## Direction
Count how many lines in the material below hold the word "bodies"; the reply is that number alone.

>> start Extracted entries

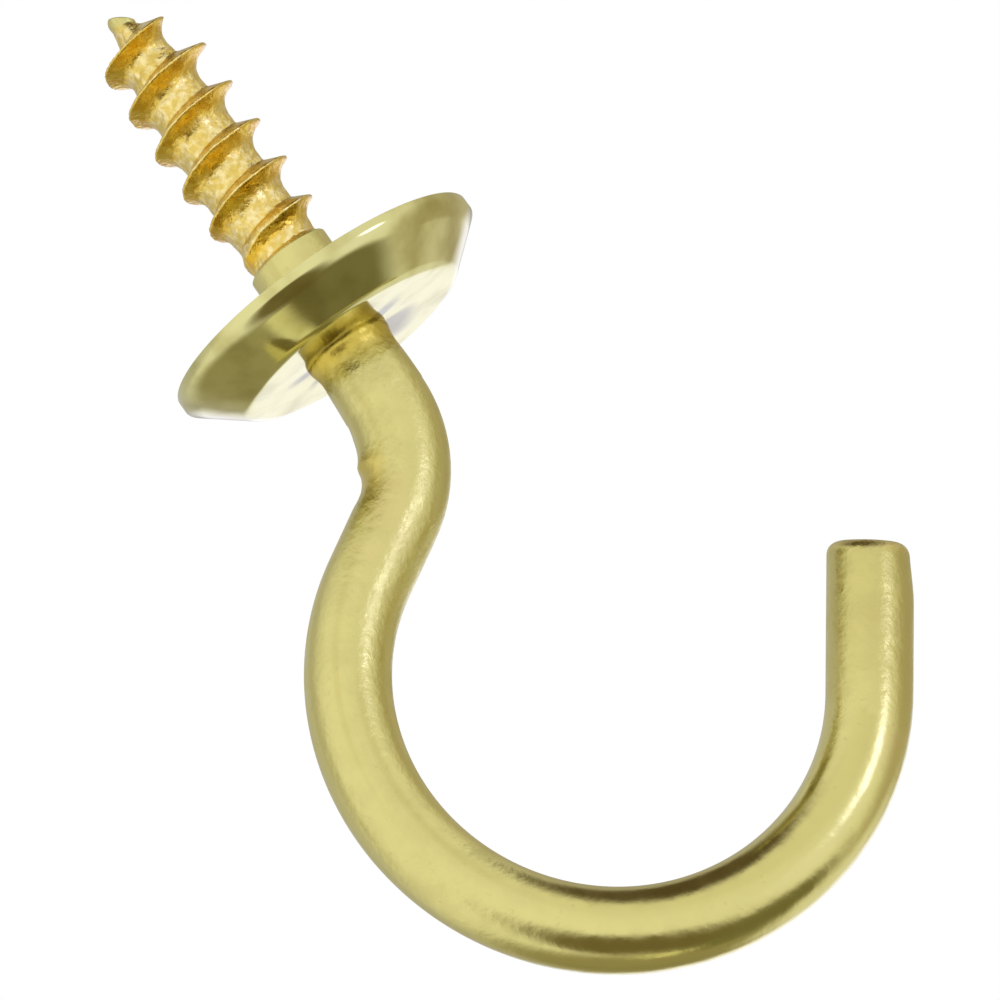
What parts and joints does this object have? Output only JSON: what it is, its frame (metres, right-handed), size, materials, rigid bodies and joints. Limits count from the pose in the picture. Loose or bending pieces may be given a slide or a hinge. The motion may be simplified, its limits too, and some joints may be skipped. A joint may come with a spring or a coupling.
{
  "type": "cup hook",
  "caption": "Brass cup hook: a wood-screw shank, a pressed dished collar and a round open hook bent from the same wire.",
  "frame": {"origin": "middle of the collar's rim, in the plane that seats against the board", "axes": "+Z out of the seat, up the screw into the board; the hook lies in the XZ plane and its mouth opens towards +X"},
  "size_m": [0.0254, 0.014, 0.0462],
  "materials": {
    "wire_brass": "bright dipped, satin",
    "collar_brass": "polished"
  },
  "bodies": {
    "root": {"hook_wire": "wire_brass", "collar": "collar_brass"}
  },
  "joints": []
}
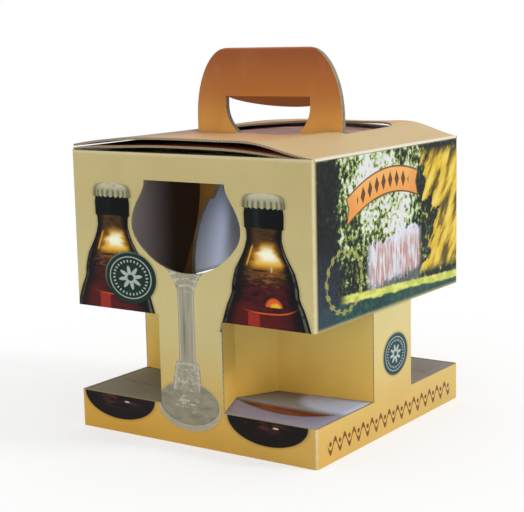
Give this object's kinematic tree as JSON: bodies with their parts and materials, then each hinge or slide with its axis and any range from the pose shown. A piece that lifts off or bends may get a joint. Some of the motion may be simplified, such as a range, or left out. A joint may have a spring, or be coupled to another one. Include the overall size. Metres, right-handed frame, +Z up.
{
  "type": "beer bottle box",
  "caption": "Folded cardboard carrier box for beer bottles and a stemmed glass, with bowl-shaped windows, open bottle corners, a hinged lid flap and a carry handle.",
  "frame": {"origin": "middle of the underside of the box, on the surface it stands on", "axes": "+Z up along the handle, -Y towards the front window, +X towards the side with the hinge of the upper lid flap"},
  "size_m": [0.208, 0.208, 0.278],
  "materials": {
    "printed_board": "printed golden amber, satin",
    "printed_lid": "printed khaki, satin",
    "printed_handle": "printed copper, satin",
    "plain_board": "unprinted grey board, matt"
  },
  "bodies": {
    "box": {"carton": "printed_board", "carry_handle": "printed_handle", "tray_insert": "plain_board"},
    "lid": {"top_flap": "printed_lid"}
  },
  "joints": [
    {"name": "lid_hinge", "type": "hinge", "parent": "box", "child": "lid", "pos_m": [0.104, 0, 0.2075], "axis": [0, 1, 0], "range_deg": [0, 150]}
  ]
}
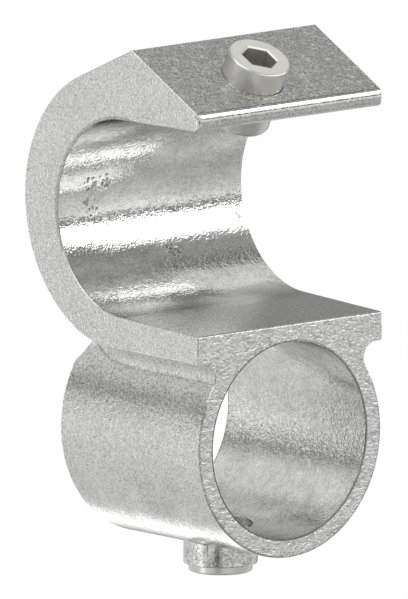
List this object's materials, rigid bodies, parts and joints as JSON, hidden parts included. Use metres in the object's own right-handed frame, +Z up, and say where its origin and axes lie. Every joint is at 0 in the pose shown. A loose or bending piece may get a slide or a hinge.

>> end Extracted entries

## The response
5